*PROMPT:*
Look through the data for the string "that". Copy every line where it is found.

*RECORDED INFORMATION:*
-------------------------

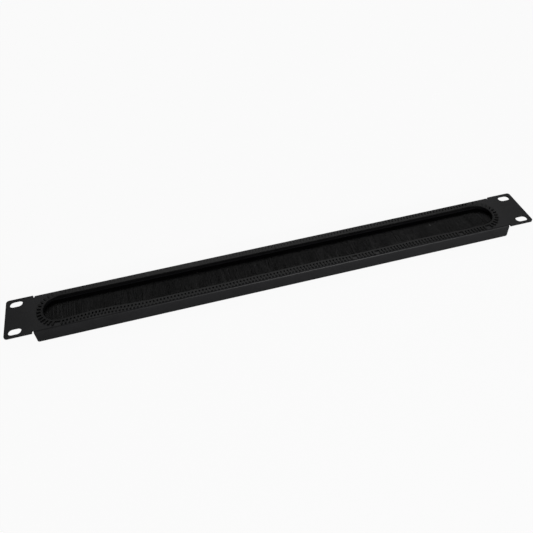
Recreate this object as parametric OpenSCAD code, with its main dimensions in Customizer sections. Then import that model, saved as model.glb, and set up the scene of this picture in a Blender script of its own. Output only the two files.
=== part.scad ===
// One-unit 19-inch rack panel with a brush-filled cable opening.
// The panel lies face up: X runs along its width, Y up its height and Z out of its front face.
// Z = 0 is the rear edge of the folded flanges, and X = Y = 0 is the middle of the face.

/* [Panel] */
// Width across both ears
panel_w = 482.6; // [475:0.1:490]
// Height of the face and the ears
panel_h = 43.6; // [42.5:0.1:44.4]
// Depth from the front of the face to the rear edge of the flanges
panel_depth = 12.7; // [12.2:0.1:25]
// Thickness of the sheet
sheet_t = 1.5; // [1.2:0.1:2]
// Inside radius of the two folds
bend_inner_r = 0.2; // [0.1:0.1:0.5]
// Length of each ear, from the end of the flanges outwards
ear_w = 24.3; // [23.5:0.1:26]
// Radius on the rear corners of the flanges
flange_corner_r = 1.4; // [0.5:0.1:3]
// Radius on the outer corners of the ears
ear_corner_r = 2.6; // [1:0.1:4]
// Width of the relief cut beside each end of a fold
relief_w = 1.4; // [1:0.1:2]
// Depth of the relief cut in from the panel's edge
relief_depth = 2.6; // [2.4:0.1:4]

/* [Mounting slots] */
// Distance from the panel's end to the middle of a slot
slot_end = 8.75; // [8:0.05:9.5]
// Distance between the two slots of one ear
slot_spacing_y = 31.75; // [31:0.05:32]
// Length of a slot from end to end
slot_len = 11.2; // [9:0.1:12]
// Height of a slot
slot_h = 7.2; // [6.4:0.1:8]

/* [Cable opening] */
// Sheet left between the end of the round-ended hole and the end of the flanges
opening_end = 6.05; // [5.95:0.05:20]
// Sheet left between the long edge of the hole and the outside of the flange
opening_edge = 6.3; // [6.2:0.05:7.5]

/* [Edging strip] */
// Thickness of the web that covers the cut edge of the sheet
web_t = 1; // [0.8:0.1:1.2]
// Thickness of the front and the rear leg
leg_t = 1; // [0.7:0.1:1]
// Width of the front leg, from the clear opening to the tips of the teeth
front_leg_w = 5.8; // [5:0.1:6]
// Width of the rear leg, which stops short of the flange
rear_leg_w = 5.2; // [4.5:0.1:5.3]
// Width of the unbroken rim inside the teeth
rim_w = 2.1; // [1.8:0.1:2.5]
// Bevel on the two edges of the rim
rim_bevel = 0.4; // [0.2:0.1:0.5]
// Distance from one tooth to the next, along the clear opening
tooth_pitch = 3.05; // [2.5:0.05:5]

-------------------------

*REPLY:*
Recreate this object as parametric OpenSCAD code, with its main dimensions in Customizer sections. Then import that model, saved as model.glb, and set up the scene of this picture in a Blender script of its own. Output only the two files.
// Thickness of the web that covers the cut edge of the sheet